**Supplied data:**

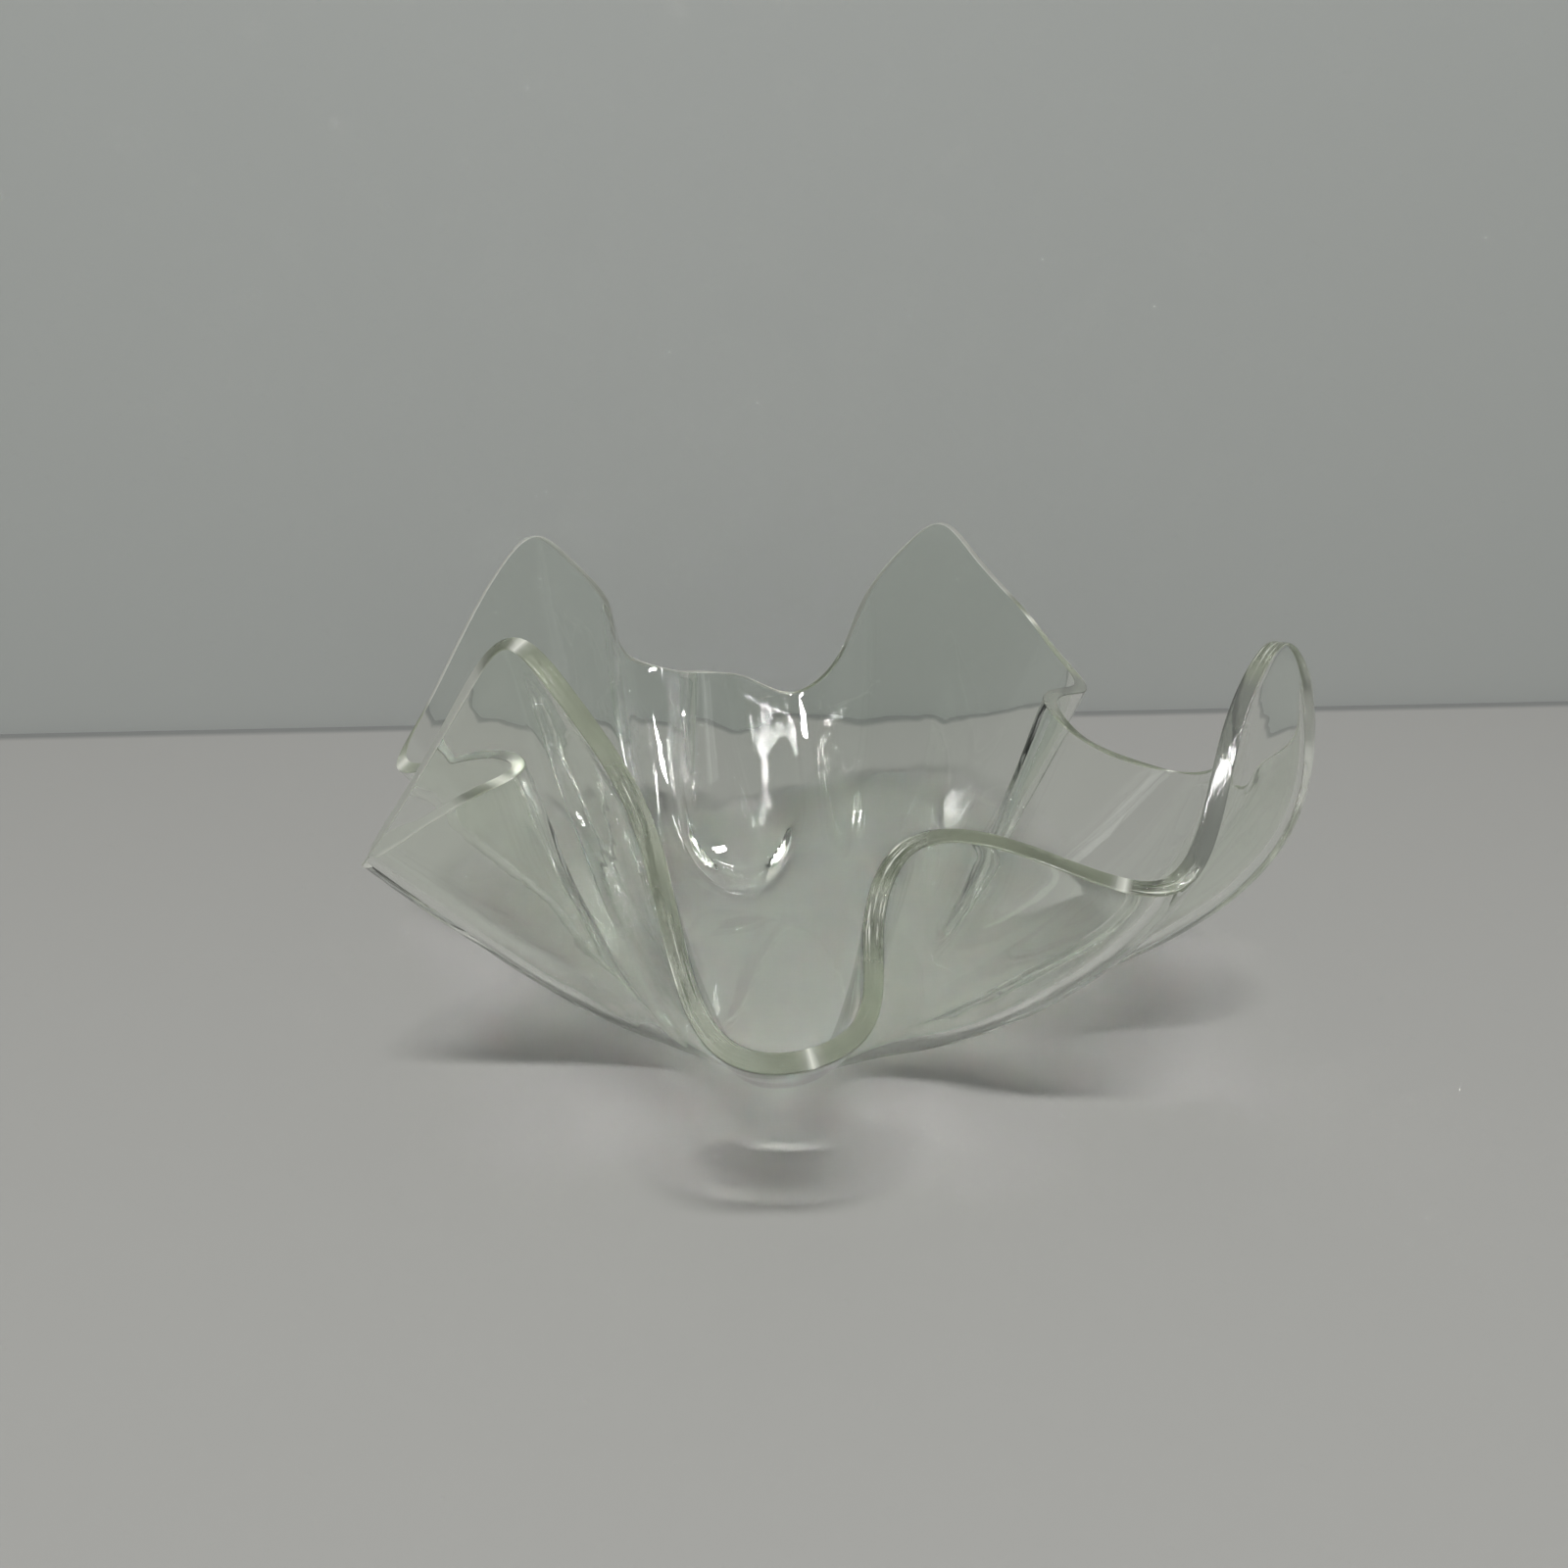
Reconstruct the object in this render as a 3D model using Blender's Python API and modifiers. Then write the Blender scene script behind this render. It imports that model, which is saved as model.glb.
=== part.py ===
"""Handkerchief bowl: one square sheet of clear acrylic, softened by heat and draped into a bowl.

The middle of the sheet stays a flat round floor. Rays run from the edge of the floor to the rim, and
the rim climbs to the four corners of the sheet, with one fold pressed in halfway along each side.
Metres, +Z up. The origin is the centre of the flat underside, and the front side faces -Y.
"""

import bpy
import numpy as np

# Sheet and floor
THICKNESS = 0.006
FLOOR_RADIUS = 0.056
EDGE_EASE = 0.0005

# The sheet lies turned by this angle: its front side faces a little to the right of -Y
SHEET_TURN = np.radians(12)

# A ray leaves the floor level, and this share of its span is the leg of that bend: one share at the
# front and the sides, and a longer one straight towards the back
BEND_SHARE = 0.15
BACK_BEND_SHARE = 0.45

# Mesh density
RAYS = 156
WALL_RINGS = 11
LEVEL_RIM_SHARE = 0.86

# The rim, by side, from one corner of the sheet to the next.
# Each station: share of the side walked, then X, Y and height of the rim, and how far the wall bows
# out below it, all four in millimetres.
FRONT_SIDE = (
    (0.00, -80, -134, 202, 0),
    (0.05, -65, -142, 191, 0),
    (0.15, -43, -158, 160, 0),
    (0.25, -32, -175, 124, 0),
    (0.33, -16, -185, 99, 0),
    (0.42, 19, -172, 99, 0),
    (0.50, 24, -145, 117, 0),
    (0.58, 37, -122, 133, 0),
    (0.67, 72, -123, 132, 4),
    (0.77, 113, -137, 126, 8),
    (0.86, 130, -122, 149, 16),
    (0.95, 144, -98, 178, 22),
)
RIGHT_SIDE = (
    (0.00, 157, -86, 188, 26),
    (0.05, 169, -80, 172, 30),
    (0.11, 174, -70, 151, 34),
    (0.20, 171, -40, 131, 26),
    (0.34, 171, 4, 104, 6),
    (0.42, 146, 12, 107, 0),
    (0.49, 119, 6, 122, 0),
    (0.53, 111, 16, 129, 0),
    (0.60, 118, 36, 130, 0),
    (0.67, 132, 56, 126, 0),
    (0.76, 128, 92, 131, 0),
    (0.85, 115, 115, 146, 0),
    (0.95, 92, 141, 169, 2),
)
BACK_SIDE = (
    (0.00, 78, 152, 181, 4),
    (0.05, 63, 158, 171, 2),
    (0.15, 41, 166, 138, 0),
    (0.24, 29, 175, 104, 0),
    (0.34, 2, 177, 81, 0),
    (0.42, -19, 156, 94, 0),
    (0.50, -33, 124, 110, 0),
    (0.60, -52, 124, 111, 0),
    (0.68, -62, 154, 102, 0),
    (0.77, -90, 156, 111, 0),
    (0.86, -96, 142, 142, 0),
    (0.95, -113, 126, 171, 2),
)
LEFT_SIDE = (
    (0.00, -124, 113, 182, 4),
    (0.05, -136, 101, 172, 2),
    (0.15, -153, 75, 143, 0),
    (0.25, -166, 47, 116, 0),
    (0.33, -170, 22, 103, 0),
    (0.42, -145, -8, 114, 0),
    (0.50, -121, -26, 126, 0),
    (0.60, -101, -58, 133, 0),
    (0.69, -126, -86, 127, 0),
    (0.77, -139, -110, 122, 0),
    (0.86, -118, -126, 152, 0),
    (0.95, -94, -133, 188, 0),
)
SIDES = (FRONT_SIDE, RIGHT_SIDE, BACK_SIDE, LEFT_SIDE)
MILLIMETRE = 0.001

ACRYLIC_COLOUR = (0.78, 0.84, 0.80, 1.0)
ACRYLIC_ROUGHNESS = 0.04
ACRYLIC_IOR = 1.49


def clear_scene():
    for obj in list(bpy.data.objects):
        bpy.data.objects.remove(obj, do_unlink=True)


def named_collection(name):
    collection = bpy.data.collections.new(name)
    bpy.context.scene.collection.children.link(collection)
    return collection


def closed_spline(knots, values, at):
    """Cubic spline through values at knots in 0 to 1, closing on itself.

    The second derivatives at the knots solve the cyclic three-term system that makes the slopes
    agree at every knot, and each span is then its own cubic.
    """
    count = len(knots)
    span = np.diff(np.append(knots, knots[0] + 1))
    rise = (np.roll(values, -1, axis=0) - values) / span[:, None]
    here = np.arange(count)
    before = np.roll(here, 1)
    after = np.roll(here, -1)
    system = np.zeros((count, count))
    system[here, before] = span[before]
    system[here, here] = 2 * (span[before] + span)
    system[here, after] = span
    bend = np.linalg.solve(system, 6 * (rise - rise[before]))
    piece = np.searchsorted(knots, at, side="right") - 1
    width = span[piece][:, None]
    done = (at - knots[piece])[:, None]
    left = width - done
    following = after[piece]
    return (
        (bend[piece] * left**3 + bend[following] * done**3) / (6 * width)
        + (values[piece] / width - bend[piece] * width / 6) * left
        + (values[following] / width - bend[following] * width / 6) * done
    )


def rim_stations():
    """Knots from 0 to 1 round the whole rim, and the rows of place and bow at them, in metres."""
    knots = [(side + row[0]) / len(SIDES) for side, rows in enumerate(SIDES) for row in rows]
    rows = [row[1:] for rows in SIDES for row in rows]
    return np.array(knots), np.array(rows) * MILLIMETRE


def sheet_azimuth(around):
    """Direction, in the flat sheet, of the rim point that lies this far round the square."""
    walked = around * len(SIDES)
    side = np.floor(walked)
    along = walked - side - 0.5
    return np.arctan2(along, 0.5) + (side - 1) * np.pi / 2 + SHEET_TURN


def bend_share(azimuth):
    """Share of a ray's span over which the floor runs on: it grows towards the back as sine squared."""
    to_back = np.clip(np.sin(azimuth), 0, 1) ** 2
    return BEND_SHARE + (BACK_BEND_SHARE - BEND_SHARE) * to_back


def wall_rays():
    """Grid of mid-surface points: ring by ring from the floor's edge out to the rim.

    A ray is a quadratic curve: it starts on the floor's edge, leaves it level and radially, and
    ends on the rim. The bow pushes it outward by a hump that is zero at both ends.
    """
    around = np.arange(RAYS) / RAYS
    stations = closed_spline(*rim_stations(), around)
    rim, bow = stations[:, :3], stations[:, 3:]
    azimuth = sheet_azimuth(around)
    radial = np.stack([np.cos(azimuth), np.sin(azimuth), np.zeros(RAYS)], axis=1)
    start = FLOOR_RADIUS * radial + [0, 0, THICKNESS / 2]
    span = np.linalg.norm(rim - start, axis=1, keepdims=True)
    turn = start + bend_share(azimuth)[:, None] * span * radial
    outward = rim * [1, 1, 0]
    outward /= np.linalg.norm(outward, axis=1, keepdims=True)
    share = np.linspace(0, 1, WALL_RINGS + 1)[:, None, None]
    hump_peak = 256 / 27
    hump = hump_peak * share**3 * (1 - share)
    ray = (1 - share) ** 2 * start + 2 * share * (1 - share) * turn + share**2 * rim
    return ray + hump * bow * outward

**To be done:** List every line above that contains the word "this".

**Response:**
Reconstruct the object in this render as a 3D model using Blender's Python API and modifiers. Then write the Blender scene script behind this render. It imports that model, which is saved as model.glb.
# The sheet lies turned by this angle: its front side faces a little to the right of -Y
# A ray leaves the floor level, and this share of its span is the leg of that bend: one share at the
    """Direction, in the flat sheet, of the rim point that lies this far round the square."""